» **Aim**:
Give back, unchanged, the line with "Turn this picture", the line with "floor is z = 0.", and every line between them, and no other line.
--------
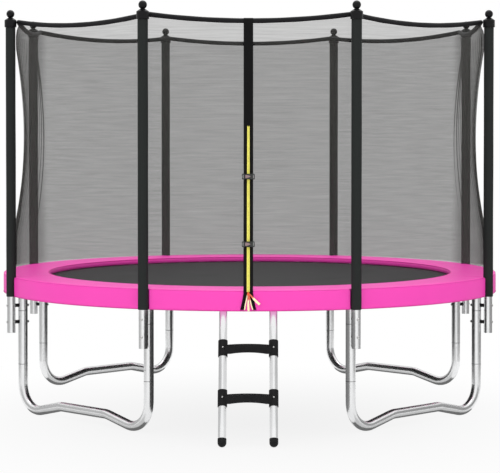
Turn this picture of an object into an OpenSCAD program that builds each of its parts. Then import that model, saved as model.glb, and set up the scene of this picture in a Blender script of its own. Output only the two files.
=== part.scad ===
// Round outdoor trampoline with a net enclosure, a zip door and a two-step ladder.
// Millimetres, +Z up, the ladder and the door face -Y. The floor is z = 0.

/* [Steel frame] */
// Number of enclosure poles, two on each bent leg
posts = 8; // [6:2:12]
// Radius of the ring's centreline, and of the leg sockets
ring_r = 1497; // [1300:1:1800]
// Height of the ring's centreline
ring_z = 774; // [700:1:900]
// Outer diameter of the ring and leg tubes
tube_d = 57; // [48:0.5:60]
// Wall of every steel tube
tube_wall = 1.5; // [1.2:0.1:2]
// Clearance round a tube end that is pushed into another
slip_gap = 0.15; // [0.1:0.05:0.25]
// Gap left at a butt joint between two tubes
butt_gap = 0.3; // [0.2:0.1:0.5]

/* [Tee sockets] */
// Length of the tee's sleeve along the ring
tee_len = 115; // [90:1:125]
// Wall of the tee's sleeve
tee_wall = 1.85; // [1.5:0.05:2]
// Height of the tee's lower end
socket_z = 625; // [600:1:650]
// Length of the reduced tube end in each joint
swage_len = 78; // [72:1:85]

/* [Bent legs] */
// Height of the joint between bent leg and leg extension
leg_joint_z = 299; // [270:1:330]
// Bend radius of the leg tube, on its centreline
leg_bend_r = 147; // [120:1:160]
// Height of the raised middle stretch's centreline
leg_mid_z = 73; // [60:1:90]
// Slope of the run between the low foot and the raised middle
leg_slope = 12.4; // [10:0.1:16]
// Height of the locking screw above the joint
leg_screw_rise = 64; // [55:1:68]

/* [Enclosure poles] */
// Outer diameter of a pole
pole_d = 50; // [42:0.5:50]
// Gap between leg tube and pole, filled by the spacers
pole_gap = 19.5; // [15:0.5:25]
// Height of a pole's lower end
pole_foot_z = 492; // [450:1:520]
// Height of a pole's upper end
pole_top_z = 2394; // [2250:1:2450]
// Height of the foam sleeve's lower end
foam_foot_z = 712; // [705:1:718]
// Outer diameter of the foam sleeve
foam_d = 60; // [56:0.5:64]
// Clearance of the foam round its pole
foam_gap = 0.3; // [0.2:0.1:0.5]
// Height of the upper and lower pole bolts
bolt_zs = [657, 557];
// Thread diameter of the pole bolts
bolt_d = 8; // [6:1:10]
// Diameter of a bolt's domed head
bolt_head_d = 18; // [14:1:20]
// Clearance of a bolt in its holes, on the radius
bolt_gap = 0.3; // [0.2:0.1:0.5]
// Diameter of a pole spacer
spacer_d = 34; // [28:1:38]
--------
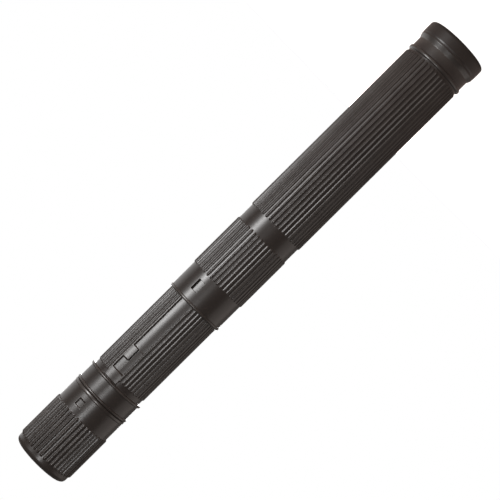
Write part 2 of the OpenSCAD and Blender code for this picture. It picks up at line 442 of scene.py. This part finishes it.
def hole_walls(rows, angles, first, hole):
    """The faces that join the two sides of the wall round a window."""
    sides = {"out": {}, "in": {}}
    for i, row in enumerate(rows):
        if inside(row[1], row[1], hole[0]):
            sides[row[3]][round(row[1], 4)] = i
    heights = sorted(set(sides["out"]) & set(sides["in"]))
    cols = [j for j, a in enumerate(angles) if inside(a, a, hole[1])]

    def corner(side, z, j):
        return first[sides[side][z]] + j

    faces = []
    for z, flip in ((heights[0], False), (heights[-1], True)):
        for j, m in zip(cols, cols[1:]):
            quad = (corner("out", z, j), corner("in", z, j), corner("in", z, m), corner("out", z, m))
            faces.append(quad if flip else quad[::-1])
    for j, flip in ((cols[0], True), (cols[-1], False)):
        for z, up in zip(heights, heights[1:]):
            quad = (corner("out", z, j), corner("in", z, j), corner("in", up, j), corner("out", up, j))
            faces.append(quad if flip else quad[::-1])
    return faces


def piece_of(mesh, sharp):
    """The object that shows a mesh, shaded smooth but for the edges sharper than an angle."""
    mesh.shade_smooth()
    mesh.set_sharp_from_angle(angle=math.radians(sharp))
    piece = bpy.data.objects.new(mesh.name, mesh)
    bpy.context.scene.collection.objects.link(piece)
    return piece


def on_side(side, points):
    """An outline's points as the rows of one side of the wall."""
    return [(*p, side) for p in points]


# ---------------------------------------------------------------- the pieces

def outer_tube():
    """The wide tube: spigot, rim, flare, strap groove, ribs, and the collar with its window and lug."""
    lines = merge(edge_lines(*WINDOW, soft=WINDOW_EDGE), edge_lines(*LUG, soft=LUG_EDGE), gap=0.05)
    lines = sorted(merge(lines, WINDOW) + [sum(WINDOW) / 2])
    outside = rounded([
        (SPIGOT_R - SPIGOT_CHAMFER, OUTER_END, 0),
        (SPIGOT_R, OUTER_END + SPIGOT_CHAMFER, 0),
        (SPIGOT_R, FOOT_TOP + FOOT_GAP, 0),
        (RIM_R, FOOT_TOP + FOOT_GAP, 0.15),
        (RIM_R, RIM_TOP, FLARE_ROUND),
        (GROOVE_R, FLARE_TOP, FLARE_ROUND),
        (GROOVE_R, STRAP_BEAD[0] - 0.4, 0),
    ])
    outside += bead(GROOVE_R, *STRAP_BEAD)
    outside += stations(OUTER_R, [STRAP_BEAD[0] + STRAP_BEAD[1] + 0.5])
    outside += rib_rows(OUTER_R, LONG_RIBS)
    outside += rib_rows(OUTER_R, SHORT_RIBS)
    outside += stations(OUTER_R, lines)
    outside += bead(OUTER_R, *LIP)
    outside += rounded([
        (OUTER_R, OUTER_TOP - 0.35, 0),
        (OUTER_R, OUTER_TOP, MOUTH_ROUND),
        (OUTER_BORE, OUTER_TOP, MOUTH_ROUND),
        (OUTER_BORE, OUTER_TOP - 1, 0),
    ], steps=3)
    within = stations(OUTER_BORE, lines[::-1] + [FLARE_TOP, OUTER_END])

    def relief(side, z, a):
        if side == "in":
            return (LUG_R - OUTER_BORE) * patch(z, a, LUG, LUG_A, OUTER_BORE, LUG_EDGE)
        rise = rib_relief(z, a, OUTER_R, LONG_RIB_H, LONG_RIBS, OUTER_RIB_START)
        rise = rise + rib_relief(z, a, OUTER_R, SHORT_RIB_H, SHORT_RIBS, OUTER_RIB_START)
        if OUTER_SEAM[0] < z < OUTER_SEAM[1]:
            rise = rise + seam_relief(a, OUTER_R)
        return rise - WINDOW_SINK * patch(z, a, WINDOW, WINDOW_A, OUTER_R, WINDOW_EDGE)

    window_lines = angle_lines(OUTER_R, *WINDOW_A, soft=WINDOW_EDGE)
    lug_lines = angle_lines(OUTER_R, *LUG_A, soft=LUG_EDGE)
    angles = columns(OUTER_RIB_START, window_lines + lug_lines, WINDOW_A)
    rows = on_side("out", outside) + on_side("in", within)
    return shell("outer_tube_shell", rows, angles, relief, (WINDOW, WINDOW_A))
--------
» **Completed exercise**:
Turn this picture of an object into an OpenSCAD program that builds each of its parts. Then import that model, saved as model.glb, and set up the scene of this picture in a Blender script of its own. Output only the two files.
=== part.scad ===
// Round outdoor trampoline with a net enclosure, a zip door and a two-step ladder.
// Millimetres, +Z up, the ladder and the door face -Y. The floor is z = 0.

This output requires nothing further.